Repeat only the lines from the one holding "Vector(map(max, high, point))" down to the last line of the listing below, including both of those lines.

════

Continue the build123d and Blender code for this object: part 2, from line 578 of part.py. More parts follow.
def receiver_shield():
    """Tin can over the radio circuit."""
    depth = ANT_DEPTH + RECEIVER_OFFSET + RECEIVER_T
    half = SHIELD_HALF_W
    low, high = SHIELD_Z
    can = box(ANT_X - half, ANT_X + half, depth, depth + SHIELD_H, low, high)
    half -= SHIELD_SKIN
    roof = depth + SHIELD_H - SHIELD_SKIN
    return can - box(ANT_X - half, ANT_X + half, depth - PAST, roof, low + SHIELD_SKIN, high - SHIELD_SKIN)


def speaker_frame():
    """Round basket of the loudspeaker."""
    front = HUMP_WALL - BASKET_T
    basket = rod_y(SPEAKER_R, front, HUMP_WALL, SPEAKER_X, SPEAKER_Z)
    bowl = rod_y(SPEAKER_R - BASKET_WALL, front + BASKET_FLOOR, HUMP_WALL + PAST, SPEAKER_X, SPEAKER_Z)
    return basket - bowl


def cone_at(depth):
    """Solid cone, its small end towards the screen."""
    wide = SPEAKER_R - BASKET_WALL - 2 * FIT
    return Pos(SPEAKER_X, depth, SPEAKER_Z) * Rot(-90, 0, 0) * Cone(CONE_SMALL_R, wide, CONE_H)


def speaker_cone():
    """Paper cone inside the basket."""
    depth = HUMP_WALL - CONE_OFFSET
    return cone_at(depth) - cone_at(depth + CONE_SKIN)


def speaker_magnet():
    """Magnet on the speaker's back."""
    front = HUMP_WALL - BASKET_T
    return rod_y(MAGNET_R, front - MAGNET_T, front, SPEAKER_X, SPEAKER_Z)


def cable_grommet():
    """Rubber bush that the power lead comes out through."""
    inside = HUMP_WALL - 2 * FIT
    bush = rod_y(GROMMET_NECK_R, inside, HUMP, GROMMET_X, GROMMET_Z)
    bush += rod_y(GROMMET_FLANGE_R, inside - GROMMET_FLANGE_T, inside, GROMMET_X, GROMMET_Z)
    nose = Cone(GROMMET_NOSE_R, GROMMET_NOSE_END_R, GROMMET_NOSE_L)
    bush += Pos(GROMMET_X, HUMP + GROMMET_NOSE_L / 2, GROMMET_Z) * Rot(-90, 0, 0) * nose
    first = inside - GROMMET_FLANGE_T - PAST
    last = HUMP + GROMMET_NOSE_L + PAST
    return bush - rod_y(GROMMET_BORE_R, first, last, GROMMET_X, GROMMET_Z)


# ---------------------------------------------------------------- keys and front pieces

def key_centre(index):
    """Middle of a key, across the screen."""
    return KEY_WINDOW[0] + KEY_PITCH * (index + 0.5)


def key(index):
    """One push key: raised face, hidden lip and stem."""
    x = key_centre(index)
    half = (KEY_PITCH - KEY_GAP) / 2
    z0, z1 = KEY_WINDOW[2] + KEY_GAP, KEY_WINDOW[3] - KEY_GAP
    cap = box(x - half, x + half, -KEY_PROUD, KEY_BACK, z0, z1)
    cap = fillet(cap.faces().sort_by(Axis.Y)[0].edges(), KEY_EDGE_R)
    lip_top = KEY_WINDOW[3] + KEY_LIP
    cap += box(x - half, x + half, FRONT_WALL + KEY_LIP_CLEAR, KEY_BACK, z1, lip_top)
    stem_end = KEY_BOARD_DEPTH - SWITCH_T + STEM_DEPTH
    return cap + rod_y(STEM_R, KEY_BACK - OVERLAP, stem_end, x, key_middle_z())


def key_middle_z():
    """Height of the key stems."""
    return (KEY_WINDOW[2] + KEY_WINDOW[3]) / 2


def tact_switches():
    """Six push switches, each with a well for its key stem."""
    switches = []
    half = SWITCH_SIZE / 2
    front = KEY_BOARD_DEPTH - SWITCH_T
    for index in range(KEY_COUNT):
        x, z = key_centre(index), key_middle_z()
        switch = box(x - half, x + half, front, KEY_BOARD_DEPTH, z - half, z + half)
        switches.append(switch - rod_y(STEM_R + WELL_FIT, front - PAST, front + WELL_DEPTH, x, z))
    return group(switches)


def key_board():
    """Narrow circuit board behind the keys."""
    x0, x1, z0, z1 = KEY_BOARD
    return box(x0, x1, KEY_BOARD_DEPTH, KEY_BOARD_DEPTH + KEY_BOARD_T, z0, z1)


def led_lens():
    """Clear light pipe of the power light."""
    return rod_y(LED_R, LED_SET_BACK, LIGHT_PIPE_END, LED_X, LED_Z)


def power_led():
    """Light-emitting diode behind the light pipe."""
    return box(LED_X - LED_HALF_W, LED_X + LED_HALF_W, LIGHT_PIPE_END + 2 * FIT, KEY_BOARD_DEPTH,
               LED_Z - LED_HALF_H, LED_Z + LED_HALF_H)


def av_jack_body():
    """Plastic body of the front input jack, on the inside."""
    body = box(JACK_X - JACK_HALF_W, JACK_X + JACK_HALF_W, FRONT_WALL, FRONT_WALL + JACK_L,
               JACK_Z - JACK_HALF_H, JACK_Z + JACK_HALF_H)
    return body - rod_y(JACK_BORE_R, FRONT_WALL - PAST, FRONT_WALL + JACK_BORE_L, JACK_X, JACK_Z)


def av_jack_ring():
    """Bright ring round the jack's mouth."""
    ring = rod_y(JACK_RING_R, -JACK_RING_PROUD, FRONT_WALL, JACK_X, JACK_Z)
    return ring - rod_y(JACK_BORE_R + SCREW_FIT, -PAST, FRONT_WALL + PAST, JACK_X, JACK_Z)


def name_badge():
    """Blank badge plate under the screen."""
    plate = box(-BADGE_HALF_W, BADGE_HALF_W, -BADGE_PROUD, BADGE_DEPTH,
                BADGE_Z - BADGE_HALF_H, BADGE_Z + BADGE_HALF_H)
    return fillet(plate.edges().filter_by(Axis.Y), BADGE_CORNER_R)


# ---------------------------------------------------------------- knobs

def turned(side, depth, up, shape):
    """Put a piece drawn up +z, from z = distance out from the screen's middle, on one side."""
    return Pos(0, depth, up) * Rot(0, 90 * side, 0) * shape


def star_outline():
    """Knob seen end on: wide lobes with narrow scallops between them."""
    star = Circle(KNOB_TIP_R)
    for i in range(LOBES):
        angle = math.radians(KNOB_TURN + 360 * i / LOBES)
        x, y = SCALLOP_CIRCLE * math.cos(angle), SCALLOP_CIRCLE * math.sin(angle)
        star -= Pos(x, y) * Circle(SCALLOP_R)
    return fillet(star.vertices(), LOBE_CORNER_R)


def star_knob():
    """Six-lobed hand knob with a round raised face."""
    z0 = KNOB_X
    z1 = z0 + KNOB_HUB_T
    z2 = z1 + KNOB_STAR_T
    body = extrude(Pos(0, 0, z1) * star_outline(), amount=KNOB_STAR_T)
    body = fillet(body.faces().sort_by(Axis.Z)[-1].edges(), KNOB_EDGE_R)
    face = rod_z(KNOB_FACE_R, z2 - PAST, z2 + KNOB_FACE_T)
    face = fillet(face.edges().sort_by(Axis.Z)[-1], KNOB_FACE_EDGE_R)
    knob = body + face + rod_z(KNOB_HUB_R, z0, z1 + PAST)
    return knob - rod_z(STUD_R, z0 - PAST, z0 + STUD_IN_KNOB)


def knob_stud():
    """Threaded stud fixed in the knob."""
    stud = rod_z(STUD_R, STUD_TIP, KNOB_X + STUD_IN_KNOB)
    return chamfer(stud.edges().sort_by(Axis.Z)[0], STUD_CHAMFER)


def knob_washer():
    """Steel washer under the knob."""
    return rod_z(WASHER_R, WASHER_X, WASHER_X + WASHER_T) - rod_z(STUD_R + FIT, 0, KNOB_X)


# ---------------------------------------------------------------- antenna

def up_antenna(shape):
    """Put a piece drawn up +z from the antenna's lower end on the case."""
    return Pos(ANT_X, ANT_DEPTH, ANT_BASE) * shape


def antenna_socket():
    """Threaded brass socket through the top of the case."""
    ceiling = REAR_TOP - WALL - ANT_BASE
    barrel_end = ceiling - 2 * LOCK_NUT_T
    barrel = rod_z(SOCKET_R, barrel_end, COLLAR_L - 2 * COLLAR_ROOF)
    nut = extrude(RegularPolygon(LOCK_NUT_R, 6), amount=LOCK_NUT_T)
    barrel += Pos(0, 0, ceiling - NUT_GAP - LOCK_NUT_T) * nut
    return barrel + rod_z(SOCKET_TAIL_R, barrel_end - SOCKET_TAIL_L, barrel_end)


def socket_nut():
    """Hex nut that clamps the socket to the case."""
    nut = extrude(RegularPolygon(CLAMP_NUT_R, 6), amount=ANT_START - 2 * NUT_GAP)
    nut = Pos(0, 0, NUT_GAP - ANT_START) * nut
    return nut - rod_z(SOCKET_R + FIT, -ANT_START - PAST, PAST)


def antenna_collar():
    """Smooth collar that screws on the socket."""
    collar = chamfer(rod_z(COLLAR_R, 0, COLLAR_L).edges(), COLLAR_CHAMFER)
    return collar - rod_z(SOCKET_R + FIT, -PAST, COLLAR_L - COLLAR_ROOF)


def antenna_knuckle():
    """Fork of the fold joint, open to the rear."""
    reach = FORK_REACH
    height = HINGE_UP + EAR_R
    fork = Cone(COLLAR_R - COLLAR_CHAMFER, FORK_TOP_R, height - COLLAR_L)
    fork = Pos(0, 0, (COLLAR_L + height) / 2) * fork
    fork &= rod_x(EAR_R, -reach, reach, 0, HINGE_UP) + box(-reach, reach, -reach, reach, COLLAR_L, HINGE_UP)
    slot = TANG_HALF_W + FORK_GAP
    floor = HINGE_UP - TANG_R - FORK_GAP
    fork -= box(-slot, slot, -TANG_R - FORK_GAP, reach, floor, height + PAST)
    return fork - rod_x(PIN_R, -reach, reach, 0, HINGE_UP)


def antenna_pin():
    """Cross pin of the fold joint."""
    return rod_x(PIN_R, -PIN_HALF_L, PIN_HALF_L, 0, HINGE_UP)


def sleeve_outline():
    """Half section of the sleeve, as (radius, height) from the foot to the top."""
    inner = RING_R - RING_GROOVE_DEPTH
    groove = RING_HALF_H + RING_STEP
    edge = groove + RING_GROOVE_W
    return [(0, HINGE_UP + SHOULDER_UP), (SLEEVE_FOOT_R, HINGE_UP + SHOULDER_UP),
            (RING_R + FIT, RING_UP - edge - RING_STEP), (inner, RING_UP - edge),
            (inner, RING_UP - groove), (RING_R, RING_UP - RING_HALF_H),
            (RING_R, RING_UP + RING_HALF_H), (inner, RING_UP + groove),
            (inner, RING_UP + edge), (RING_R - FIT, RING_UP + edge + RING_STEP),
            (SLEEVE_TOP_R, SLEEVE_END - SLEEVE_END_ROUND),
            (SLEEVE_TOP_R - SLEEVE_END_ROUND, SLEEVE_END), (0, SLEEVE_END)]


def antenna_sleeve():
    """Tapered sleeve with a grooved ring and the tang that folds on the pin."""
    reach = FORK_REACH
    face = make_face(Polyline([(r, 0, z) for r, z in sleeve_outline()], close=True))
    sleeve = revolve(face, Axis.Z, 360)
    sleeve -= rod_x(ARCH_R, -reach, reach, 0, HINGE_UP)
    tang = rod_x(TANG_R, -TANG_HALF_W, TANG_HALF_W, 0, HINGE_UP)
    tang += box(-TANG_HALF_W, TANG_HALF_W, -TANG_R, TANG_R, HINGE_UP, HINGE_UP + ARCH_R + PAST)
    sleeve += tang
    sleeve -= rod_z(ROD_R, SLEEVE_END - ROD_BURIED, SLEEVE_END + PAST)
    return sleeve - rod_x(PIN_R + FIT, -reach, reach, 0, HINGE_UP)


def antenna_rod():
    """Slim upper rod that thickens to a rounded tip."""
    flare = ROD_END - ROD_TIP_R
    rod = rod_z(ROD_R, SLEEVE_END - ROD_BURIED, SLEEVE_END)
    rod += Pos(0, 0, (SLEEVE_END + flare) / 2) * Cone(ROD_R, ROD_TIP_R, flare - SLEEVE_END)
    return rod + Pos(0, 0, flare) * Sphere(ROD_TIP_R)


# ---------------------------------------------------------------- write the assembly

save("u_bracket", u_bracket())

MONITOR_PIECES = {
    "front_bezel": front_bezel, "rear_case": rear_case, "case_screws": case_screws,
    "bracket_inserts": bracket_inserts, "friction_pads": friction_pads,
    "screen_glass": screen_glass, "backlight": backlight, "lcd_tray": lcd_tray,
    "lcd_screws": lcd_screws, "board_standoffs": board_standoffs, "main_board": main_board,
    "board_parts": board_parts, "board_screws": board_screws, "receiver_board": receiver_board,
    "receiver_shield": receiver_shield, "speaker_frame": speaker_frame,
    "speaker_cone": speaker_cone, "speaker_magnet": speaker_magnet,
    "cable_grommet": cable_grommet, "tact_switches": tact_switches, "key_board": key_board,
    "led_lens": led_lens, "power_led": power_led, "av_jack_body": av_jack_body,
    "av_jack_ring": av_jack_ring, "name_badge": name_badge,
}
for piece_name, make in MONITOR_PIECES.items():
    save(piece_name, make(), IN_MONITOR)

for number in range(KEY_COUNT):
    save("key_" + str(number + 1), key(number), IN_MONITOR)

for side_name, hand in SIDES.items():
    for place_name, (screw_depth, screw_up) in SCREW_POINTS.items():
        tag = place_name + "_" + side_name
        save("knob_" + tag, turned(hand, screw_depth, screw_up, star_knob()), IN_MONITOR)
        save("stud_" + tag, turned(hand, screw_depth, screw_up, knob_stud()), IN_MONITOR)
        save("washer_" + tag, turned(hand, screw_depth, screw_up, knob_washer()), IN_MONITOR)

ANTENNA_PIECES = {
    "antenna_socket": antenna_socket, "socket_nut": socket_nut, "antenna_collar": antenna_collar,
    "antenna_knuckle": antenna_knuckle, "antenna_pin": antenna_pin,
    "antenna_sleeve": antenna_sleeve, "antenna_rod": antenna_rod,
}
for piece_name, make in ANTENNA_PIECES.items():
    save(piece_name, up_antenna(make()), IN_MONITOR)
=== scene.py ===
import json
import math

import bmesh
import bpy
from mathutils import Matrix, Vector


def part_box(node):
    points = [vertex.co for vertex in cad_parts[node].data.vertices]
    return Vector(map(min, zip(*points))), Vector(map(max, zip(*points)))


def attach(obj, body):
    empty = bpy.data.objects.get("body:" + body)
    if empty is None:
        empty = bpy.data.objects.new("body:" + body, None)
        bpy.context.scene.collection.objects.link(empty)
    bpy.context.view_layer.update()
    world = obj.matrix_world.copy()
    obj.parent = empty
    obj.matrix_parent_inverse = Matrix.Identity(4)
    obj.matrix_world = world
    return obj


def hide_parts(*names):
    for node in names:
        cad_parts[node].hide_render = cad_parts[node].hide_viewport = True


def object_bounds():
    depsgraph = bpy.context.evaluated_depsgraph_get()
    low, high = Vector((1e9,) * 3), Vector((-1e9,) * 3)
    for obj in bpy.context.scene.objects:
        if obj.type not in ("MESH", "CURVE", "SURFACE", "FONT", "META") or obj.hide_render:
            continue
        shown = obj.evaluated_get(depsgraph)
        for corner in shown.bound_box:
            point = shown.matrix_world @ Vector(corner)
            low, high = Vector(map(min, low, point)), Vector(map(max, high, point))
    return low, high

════

Answer to this task:
            low, high = Vector(map(min, low, point)), Vector(map(max, high, point))
    return low, high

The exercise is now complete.